A toddler at the time, Ward says he never was given much detail. “[People had a] negative reaction to an unconventional, mixed-race family,” he says. But, after a few years, his parents felt safe enough to return to Texas. His father took a position leading a small church in San Antonio.
Ward attended the San Antonio public schools until he and his sister were able to obtain scholarships to attend TMI. It was there, Ward says, that he developed an interest in politics. And it was there, he says, that he was drawn to the conservative credo of Reagan—who was heading for re-election in 1984.
When asked if that made him unusual, Ward says: “I’ve always had a sense that, among my generation, there were a large number of us at that time who were just old enough to have lived through the Carter years and were inspired by the rejuvenation of the country, economy and military that was brought on by Reagan.”
Ward would graduate from high school with honors—and many scholarship offers. He chose to attend Hampden-Sydney, a small liberal arts school for men in Virginia, on a full-need scholarship, double-majoring in economics and classics. He graduated cum laude and led three campus organizations: the College Republicans, the Drama Club and the Union-Philanthropic Society, a 200-year-old debating society.
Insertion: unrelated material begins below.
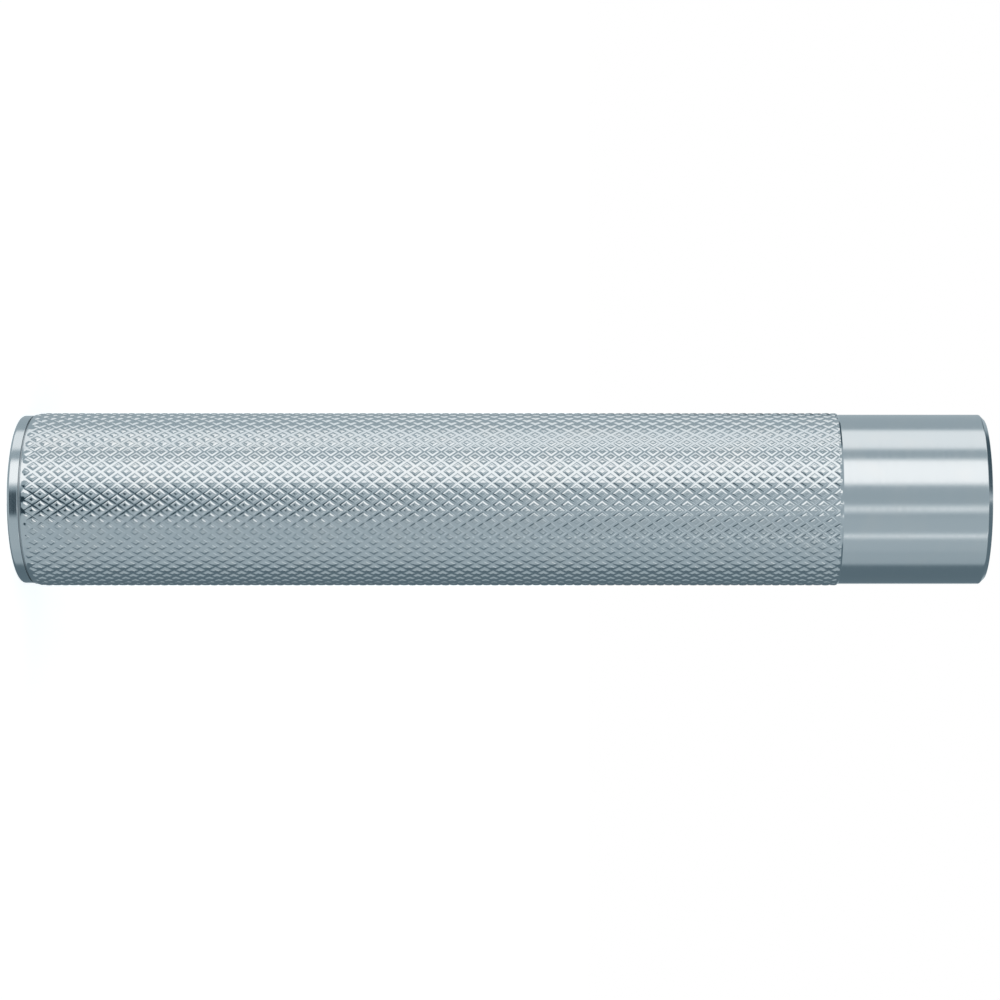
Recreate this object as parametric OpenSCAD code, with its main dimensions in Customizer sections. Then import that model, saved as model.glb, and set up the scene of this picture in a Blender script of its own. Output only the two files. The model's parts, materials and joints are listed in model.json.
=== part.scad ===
// Internally threaded anchor sleeve: one steel turning, knurled outside and
// tapped from one end. It stands on its closed end, with its mouth up.

/* [Sleeve] */
// Overall length, from the closed end to the mouth
sleeve_l = 85; // [60:1:100]
// Diameter of the bar that the sleeve is turned from, as left on the collar
bar_d = 15; // [13:0.5:20]
// Length of the smooth collar at the mouth
collar_l = 12.8; // [6:0.2:24]
// Chamfer round the outside of the mouth
mouth_chamfer = 0.4; // [0.2:0.05:0.8]
// Width of the plain ring at the closed end
ring_l = 1.0; // [0.8:0.1:3]
// How far the plain ring is turned below the bar
ring_relief = 0.1; // [0.05:0.05:0.3]
// Width of the fine groove behind the plain ring
ring_groove_w = 0.15; // [0.1:0.05:0.6]
// Depth of that groove, from the ring
ring_groove_d = 0.15; // [0.05:0.05:0.4]
// Width of the bar left plain between the groove and the knurl
strip_l = 0.2; // [0.1:0.1:2]
// Radius round the edge of the closed end
foot_round = 0.4; // [0.2:0.05:0.6]

/* [Knurl] */
// Grooves that run round each way
knurl_starts = 36; // [24:1:38]
// Angle of the grooves to the sleeve's axis
knurl_angle = 33; // [26:1:36]
// How far rolling lifts the diamonds above the bar
knurl_rise = 0.15; // [0.05:0.05:0.3]
// Depth of the grooves, from the diamonds' points
knurl_depth = 0.2; // [0.1:0.05:0.6]

/* [Thread] */
// Nominal diameter of the internal thread
thread_d = 12; // [8:0.5:12]
// Pitch of the thread
thread_pitch = 1.75; // [1:0.25:2]
// Length of full thread, from the mouth
thread_l = 60; // [20:1:64]
// Depth drilled past the last full turn
drill_runout = 6; // [3:0.5:9]
// Included angle of the drill's point
drill_angle = 118; // [90:1:140]
// Included angle of the countersink at the mouth
sink_angle = 90; // [60:5:120]
// How much wider than the thread the countersink is
sink_over = 0.4; // [0.1:0.1:1]

/* [Hidden] */
$fn = 96;
bar_r = bar_d / 2;
ring_r = bar_r - ring_relief;
ring_groove_r = ring_r - ring_groove_d;
strip_from = ring_l + ring_groove_w;
crest_r = bar_r + knurl_rise;
root_r = crest_r - knurl_depth;
core_r = root_r - 0.1;
knurl_from = strip_from + strip_l;
knurl_to = sleeve_l - collar_l;

// A diamond spans one pitch round the bar and one along it. The pitch along
// is trimmed so that whole half diamonds fill the knurled length.
columns = 2 * knurl_starts;
row_pitch = PI * bar_d / knurl_starts / tan(knurl_angle) / 2;
rows = round((knurl_to - knurl_from) / row_pitch);

// Basic minor diameter of an ISO metric internal thread
minor_r = (thread_d - thread_pitch * 5 * sqrt(3) / 8) / 2;
drill_l = thread_l + drill_runout;
point_l = minor_r / tan(drill_angle / 2);
sink_r = (thread_d + sink_over) / 2;
sink_l = (sink_r - minor_r) / tan(sink_angle / 2);

// Points of an arc of radius r about c, from angle a to angle b
function arc(c, r, a, b, steps = 6) =
    [for (i = [0:steps]) let (t = a + (b - a) * i / steps) c + r * [cos(t), sin(t)]];

// One level of the knurl: points and groove crossings take turns round it,
// and change places from one level to the next.
function knurl_level(k) = [
    for (j = [0:columns - 1])
        let (
            r = (j + k) % 2 == 0 ? crest_r : root_r,
            t = 360 * j / columns
        )
        [r * cos(t), r * sin(t), knurl_from + (knurl_to - knurl_from) * k / rows]
];

// The two triangles between neighbours j and j + 1 of levels k and k + 1. They
// meet along the groove, which joins the two low corners.
function knurl_pair(k, j) =
    let (
        a = k * columns + j,
        b = k * columns + (j + 1) % columns,
        c = b + columns,
        d = a + columns
    )
    (j + k) % 2 == 0 ? [[a, d, b], [b, d, c]] : [[a, d, c], [a, c, b]];

// The knurled length as a closed solid
module knurl() {
    top = rows * columns;
    low_centre = (rows + 1) * columns;
    points = concat(
        [for (k = [0:rows]) each knurl_level(k)],
        [[0, 0, knurl_from], [0, 0, knurl_to]]
    );
    faces = concat(
        [for (k = [0:rows - 1], j = [0:columns - 1]) each knurl_pair(k, j)],
        [for (j = [0:columns - 1]) [low_centre, j, (j + 1) % columns]],
        [for (j = [0:columns - 1]) [low_centre + 1, top + (j + 1) % columns, top + j]]
    );
    polyhedron(points, faces);
}

// The turned blank, necked to a core where the knurl goes round it
module blank() {
    rotate_extrude()
        polygon(concat(
            [[0, 0]],
            arc([ring_r - foot_round, foot_round], foot_round, -90, 0),
            [
                [ring_r, ring_l],
                [ring_groove_r, ring_l],
                [ring_groove_r, strip_from],
                [bar_r, strip_from],
                [bar_r, knurl_from],
                [core_r, knurl_from],
                [core_r, knurl_to],
                [bar_r, knurl_to],
                [bar_r, sleeve_l - mouth_chamfer],
                [bar_r - mouth_chamfer, sleeve_l],
                [0, sleeve_l]
            ]
        ));
}

// The blind hole: countersink, thread core and drill point
module tapped_hole() {
    past = 1;
    translate([0, 0, sleeve_l - drill_l]) {
        translate([0, 0, -point_l]) cylinder(r1 = 0, r2 = minor_r, h = point_l);
        cylinder(r = minor_r, h = drill_l + past);
    }
    translate([0, 0, sleeve_l - sink_l])
        cylinder(r1 = minor_r, r2 = sink_r, h = sink_l);
}

module sleeve() {
    color("lightsteelblue")
        difference() {
            union() {
                blank();
                knurl();
            }
            tapped_hole();
        }
}

sleeve();
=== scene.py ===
import json
import math

import bmesh
import bpy
from mathutils import Matrix, Vector


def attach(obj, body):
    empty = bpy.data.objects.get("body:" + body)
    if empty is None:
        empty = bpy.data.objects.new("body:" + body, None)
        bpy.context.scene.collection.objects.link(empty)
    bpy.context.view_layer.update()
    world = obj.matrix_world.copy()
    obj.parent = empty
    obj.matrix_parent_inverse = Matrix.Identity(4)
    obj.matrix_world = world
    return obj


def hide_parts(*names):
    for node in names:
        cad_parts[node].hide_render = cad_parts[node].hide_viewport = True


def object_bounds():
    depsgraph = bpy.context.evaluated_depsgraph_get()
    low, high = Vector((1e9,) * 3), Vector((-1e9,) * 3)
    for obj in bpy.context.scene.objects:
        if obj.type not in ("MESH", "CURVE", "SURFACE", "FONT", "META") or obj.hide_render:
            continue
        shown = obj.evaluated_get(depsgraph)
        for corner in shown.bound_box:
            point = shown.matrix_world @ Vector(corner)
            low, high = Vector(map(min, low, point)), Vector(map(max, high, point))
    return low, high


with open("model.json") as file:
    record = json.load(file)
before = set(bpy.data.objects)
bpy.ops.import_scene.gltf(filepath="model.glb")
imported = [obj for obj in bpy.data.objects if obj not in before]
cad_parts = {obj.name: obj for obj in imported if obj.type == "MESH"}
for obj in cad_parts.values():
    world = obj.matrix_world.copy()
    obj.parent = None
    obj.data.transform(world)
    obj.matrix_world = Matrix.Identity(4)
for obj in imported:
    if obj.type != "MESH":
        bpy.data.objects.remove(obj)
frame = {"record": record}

MM = 0.001
cad_low, cad_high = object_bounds()
mount = {m["name"]: m for m in frame["record"]["mounts"]}

# The knurl is rolled into the bar by a pair of wheels, one for each hand of
# groove. The grooves have rounded floors, and the metal that they squeeze up
# between them stands as small, blunt pyramids.
sleeve_l = cad_high.z - cad_low.z
crest_r = (cad_high.x - cad_low.x) / 2
bar_r = mount["collar"]["dims"]["r_mm"] * MM
knurl_starts = 49
diamond_l = 1.4645 * MM
# How far the net of diamonds is turned round the bar, and where it starts on it
knurl_turned = math.radians(1.9)
first_row = 1.506 * MM
# The side of a groove: distance from its middle, and height above its floor
groove_side = ((0.07 * MM, 0.006 * MM), (0.19 * MM, 0.052 * MM), (0.28 * MM, 0.118 * MM))
groove_depth = 0.136 * MM

weld_gap = 0.002 * MM
diamond_w = math.tau * bar_r / knurl_starts
groove_apart = diamond_w * diamond_l / math.hypot(diamond_w, diamond_l)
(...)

He reinvigorated the debate club, pulling it back from disinterest and near-extinction.
After graduation, he taught Latin in the public schools of rural Appomattox County in Virginia, while also becoming active in politics. He took over as chairman of the Appomattox County Republican Party. He increased party membership and helped win the county for the Republican slate of candidates. The bug of politics had bitten.
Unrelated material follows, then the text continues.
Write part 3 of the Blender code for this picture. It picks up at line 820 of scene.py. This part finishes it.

He returned to Texas to be near his family after the death of his mother, shortly after taking the LSAT. But, instead of heading right to law school, Ward went to work for the Texas Republican Party. A year later, he was hired by Texas state Sen. Jane Nelson, whom he stayed with until 1998.
“I started to doubt it at some point,” Ward says of his still-planned legal career. “I just kind of told myself that I would see where it all led me.”
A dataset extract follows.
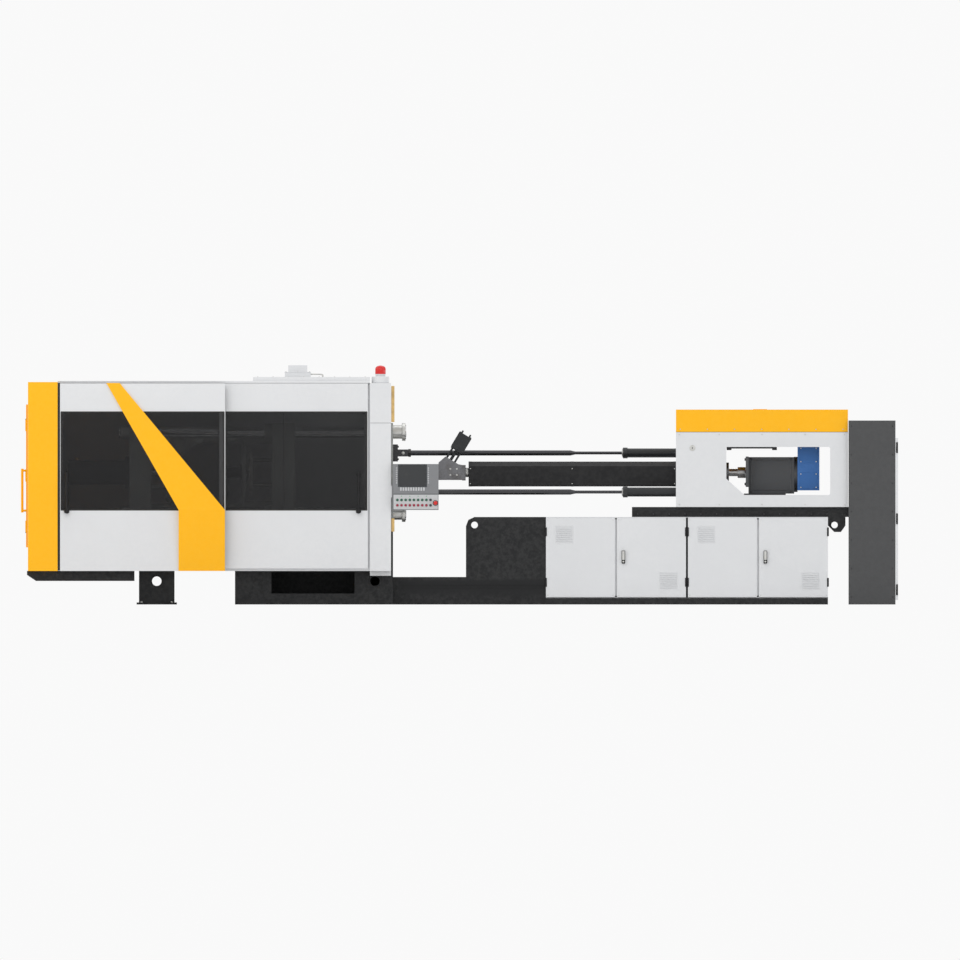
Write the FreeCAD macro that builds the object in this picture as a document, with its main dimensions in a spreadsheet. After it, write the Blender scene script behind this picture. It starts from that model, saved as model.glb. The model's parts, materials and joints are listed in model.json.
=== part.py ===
import FreeCAD, Part
import os
import Sketcher

# Injection moulding machine: toggle clamp unit, sliding guards, injection unit and its cabinets.
# Millimetres. +X runs from the clamp to the injection unit, -Y is the operator's side, +Z is up.
# The origin is on the floor, on the centre line, under the mould face of the stationary platen.

doc = FreeCAD.newDocument("InjectionMouldingMachine")
sheet = doc.addObject("Spreadsheet::Sheet", "Sizes")

SIZES = {
    # machine axis and platens
    "axisHeight": 1386, "tieSpacing": 850, "tieRadius": 60, "fixedPlaten": 294,
    "platenSize": 1040, "daylight": 735, "movingWall": 241, "platenDepth": 556, "rearWall": 42,
    "endPlaten": 230, "screwHole": 12, "locatingBore": 80, "screwPitch": 280,
    # toggle linkage
    "linkLength": 345, "foldAngle": 5, "pivotHeight": 372, "pivotReach": 105, "earReach": 160,
    "earWall": 60, "linkWall": 55, "linkInner": 105, "linkGap": 10, "bossRadius": 52,
    "pinRadius": 32, "runFit": 0.1, "armRadius": 226.4, "armAngle": 52.7, "shortLink": 110,
    "shortAngle": 136.9, "bridgeReach": 52, "shortBoss": 34, "shortPin": 18, "openPinGap": 2.5,
    "crossheadWall": 70, "crossheadHalf": 98, "guideRadius": 25, "guideOffset": 150,
    "rodRadius": 42, "boreRadius": 90, "cylinderRadius": 130, "cylinderLength": 640,
    # clamp bed
    "bedTop": 770, "bedBottom": 352, "bedInner": 400, "bedOuter": 560, "bedLength": 3150,
    "legX": -2373, "legLength": 373, "pedestalX": -1365, "pedestalLength": 1659,
    "recessX": -983, "recessLength": 873, "recessHeight": 226, "recessFoot": 115,
    "liftHeight": 245, "liftRadius": 50,
    # guards
    "guardHalf": 900, "doorProud": 100, "sheetWall": 3, "panelWall": 30, "frameTube": 60,
    "guardBottom": 352, "guardTop": 2326, "windowBottom": 998, "windowTop": 2016, "glassWall": 6,
    "endCoverX": -3559, "endCoverLength": 331, "toggleDoorX": -3202, "toggleDoorLength": 1732,
    "mouldDoorX": -1470, "mouldDoorLength": 1500, "columnX": 52, "columnLength": 221,
    "doorGap": 4, "handleLength": 430, "handleReach": 55, "roofWall": 40,
    # injection unit
    "injectionHalf": 430, "baseHalf": 470, "baseTop": 919, "barrelRadius": 75, "screwRadius": 32,
    "nozzleX": 1040, "coverX": 1087, "coverBottom": "=axisHeight - 147",
    "coverTop": "=axisHeight + 115",
    "coverHalf": 160, "housingX": 3265, "housingLength": 1806, "housingBottom": 1024,
    "housingTop": 2047, "topHeight": 236, "railX": 2803, "railHeight": 105,
    "cabinetX": 1900, "cabinetLength": 1470, "cabinetGap": 21, "cabinetHeight": 850,
    "cabinetPitch": "=cabinetLength + cabinetGap",
    "cabinetFoot": 68, "cabinetHalf": 500, "doorWall": 22,
    "tallGap": 216, "tallX": "=cabinetX + cabinetPitch + cabinetLength + tallGap", "tallLength": 493,
    "tallHeight": 1932, "tallHalf": 480, "railLength": "=tallX - railX",
    "carriageRod": 28, "carriageRadius": 48, "carriageZ": 205, "carriageY": 260,
}
for row, (alias, value) in enumerate(SIZES.items(), 1):
    sheet.set(f"A{row}", alias)
    sheet.setAlias(f"B{row}", alias)
    sheet.set(f"B{row}", str(value))
doc.recompute()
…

And then his life—so seemingly charmed by success—collided with misfortune.
In February 1996, Ward and a friend were driving on a Sunday morning. Ward was behind the wheel. The weather and the road were fine.
“It was just kind of a fluke thing,” Ward says, his voice halting with the memory. “It just went out of control.”
The car rolled over. Ward received little more than scratches. His friend, however, was terribly injured. For much of the rest of the year, Ward juggled work with hour after hour at his friend’s side—first, when he was in a coma, and later, as he went through rehabilitation.
It still haunts him.
In 1998, he turned his gaze—again—to the law. After graduating cum laude from Harvard Law, where he was a member of the Harvard Law Review, Ward clerked for Judge Will Garwood on the 5th Circuit and began his practice as an appellate litigator. It is a job that suits his drive, his determination and his skill as a writer—honed over those years in politics.
“We focus on the process and the art of crafting effective arguments on appeal,” Ward says of his work.
After all the sidetracking, he admits he has found a vocation that seems to take advantage of his strengths as a researcher and wordsmith.